23 October 2021

British defence strategy is undergoing a naval tilt


In a country of grand titles, no official holds a loftier one than Britain’s first sea lord, the head of the Royal Navy, whose office predates that of the prime minister. Now Admiral Sir Tony Radakin, the incumbent, has been handed dominion over not just the oceans, but also land, air and space. On October 7th the government announced that he would become the next chief of defence staff, the country’s most senior military officer, to replace General Sir Nick Carter on November 30th.

Admiral Radakin, a trained barrister born in Oldham, in the north of England, will be the first naval officer to hold the top job in almost two decades. That is no coincidence. After 20 years of grinding land warfare in Iraq and Afghanistan—the latter concluding in disastrous fashion in August, with the fall of Kabul—British defence strategy is once more acquiring a pronounced naval flavour.

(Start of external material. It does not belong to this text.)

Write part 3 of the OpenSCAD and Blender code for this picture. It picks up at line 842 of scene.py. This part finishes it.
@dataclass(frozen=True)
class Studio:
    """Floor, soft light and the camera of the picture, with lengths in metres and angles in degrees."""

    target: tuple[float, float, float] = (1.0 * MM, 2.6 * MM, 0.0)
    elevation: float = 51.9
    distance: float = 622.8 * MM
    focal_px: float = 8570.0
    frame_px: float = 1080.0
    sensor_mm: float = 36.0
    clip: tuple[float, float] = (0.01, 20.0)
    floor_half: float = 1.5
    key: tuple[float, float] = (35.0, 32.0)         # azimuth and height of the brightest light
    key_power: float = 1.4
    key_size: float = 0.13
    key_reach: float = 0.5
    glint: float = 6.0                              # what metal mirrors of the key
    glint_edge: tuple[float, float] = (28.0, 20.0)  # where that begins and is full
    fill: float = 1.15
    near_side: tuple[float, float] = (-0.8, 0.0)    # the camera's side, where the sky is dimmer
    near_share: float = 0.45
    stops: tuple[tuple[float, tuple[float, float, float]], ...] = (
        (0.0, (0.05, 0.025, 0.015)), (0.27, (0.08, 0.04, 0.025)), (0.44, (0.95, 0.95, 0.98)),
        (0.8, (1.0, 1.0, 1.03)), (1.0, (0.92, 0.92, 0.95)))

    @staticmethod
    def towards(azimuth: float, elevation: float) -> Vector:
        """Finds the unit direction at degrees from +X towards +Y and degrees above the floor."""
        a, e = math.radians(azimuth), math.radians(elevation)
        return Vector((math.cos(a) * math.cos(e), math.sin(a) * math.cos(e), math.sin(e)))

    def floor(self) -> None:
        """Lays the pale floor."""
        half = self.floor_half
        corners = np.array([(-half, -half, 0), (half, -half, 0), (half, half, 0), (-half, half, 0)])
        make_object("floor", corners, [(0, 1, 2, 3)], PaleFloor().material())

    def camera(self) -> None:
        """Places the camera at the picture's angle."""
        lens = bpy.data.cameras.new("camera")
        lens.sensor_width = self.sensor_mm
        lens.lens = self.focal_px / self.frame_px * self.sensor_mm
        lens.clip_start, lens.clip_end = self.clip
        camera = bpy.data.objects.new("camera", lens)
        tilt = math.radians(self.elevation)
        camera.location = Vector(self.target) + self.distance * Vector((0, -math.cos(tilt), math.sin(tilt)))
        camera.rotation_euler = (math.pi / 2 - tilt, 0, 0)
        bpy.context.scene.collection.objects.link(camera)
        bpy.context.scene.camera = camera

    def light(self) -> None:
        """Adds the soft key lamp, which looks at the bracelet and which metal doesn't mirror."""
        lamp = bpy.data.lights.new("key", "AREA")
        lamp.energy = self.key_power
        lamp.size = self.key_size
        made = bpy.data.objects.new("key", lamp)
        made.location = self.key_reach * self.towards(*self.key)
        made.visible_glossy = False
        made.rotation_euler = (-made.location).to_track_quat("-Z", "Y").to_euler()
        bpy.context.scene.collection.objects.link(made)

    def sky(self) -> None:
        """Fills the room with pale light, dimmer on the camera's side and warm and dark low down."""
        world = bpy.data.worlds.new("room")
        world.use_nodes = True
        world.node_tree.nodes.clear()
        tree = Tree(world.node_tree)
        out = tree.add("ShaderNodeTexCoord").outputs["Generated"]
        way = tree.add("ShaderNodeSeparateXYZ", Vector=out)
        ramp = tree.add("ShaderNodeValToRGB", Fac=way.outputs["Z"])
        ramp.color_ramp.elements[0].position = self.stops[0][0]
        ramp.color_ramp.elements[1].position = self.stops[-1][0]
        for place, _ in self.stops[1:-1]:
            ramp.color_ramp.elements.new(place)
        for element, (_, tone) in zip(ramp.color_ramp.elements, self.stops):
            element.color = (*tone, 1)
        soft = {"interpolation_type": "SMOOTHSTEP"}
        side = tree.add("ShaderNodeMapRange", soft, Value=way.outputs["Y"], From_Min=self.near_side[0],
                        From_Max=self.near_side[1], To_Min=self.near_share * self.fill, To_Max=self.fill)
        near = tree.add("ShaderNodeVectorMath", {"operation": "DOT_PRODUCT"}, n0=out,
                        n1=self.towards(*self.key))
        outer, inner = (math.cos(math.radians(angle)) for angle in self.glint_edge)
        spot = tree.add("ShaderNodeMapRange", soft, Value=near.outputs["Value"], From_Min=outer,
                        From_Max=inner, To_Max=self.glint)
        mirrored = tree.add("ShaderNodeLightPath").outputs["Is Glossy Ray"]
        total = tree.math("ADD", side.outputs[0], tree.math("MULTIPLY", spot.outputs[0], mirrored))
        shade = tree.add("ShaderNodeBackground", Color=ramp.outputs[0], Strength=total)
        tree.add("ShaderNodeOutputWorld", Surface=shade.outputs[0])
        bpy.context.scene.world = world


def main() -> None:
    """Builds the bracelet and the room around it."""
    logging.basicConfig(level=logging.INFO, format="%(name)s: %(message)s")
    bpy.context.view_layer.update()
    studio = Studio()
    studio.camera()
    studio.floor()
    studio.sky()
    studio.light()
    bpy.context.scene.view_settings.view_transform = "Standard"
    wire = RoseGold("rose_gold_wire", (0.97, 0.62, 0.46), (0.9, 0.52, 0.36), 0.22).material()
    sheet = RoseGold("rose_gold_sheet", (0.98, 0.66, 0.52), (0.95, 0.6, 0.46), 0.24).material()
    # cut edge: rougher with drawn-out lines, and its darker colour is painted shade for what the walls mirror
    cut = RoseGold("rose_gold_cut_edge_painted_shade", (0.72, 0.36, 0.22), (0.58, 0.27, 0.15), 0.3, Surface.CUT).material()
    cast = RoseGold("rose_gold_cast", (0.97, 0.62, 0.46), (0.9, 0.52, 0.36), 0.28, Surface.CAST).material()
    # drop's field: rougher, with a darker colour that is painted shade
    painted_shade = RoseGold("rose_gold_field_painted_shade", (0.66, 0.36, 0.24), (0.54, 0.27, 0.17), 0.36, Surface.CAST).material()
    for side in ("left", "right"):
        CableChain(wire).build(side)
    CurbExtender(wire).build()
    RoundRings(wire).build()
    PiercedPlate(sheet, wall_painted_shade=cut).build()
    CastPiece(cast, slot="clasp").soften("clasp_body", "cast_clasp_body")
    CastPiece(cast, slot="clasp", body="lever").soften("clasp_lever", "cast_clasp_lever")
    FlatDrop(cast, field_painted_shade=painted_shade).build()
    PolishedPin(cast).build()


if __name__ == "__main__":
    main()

In March the government published a review of foreign policy that emphasised Britain’s role as a “maritime trading nation”. It promised to deepen the country’s connections to Asia, Africa and the Gulf and set out a “tilt” to the Indo-Pacific. A subsequent defence review said that the armed forces would be designed for “permanent and persistent global engagement”, not just preparing for big wars.

One manifestation of this maritime tilt is that while the army is being shrunk, the navy’s fleet is planned to grow to 24 frigates and destroyers by the 2030s, though with a lean period over the coming decade. In a speech in May Admiral Radakin hailed a “renaissance of British shipbuilding”.

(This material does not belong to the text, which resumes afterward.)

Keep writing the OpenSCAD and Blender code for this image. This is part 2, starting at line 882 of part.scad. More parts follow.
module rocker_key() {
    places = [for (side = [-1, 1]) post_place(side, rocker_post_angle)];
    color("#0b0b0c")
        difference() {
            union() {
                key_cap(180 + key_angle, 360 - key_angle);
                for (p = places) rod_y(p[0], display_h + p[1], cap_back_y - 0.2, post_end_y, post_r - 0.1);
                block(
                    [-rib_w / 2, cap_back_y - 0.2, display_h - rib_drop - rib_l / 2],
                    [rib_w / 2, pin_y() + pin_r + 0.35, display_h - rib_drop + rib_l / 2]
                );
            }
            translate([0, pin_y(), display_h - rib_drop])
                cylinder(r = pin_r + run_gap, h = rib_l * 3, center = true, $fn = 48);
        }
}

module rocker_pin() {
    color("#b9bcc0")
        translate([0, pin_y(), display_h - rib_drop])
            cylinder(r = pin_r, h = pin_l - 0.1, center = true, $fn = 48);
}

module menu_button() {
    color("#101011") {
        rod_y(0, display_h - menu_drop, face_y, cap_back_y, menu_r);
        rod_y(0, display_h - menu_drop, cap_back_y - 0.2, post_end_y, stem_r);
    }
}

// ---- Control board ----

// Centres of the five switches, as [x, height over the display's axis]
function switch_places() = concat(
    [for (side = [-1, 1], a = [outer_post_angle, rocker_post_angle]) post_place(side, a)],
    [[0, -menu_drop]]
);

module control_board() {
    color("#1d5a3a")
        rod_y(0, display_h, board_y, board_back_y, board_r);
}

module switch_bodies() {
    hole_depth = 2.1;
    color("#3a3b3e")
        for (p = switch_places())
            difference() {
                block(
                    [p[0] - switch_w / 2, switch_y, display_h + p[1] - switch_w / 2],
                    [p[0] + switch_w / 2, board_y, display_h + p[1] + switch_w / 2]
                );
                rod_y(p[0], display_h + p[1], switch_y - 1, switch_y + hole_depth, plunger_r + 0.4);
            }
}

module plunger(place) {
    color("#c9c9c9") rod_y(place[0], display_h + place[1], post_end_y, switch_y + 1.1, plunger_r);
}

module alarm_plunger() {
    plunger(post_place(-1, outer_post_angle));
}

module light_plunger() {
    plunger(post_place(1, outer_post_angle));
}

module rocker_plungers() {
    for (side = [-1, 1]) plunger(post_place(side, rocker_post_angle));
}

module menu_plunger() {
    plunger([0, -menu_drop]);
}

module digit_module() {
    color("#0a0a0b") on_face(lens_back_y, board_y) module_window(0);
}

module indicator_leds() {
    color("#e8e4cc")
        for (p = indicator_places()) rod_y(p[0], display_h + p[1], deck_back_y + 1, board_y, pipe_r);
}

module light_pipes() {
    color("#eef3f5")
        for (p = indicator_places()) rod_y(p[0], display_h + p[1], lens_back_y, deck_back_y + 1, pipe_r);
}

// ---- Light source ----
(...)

Today’s ships are being worked hard. Last year the Royal Navy sent ships to the Barents Sea, the heart of Russian naval power, for the first time since the cold war. In August a British destroyer skirted Crimean waters, drawing fire from Russia’s coastguard. The crown jewel of the fleet, a carrier strike group built around hms Queen Elizabeth, one of two new aircraft-carriers, is voyaging through Asia. On September 27th one of its destroyers passed through the Taiwan Strait, becoming the first British warship to do so in 13 years.

Some sailors will stay far from home. The Royal Navy plans to deploy two small vessels to Asia permanently. Though it will stretch the navy thin, a pair of “littoral response groups”, in essence a handful of commando-packed amphibious ships, will deploy in the North Atlantic this year, and to Oman, in the Indian Ocean, in 2023.

These strategic shifts—a maritime turn, greater attention to Asia and an emphasis on using the navy to make friends—came together in the aukus pact of September 15th, in which America and Britain agreed to help Australia build nuclear submarines to deter China. It cannot have hurt Admiral Radakin’s candidacy that he helped negotiate the agreement.

Meanwhile on land, the mood is glummer. Having provided six of the past ten defence chiefs, the British Army saw Admiral Radakin chosen ahead of two of its own: General Sir Mark Carleton-Smith, chief of the general staff (the head of the army) and General Sir Patrick Sanders, who leads Strategic Command, which controls special forces and cyber capabilities.

Despite its active role during the pandemic last year and its response to the fuel crisis this month, as well as its successful airlift from Kabul, the army is smarting from brutal cuts in the defence review. But it has also botched key projects. Ajax, an armoured reconnaissance vehicle that was supposed to serve as the digital hub for Britain’s future armoured division, is suffering from potentially crippling problems with vibration and may have to be scrapped. Francis Tusa, a defence analyst, says that some in the army are worried that it will not be able to deliver a high-readiness brigade (roughly 5,000 troops) to nato by 2024, as promised, because of equipment shortages.

The army, caught between peacetime missions that require light infantry, and preparation for high-end warfare with heavier forces, “is in danger of no longer having a clear role—or being able to perform one”, warns Anthony King of Warwick University, who advises the army. Preserving inter-service harmony may require Admiral Radakin to pay close heed to the Royal Marines’ motto: per mare, per terram—by sea, by land.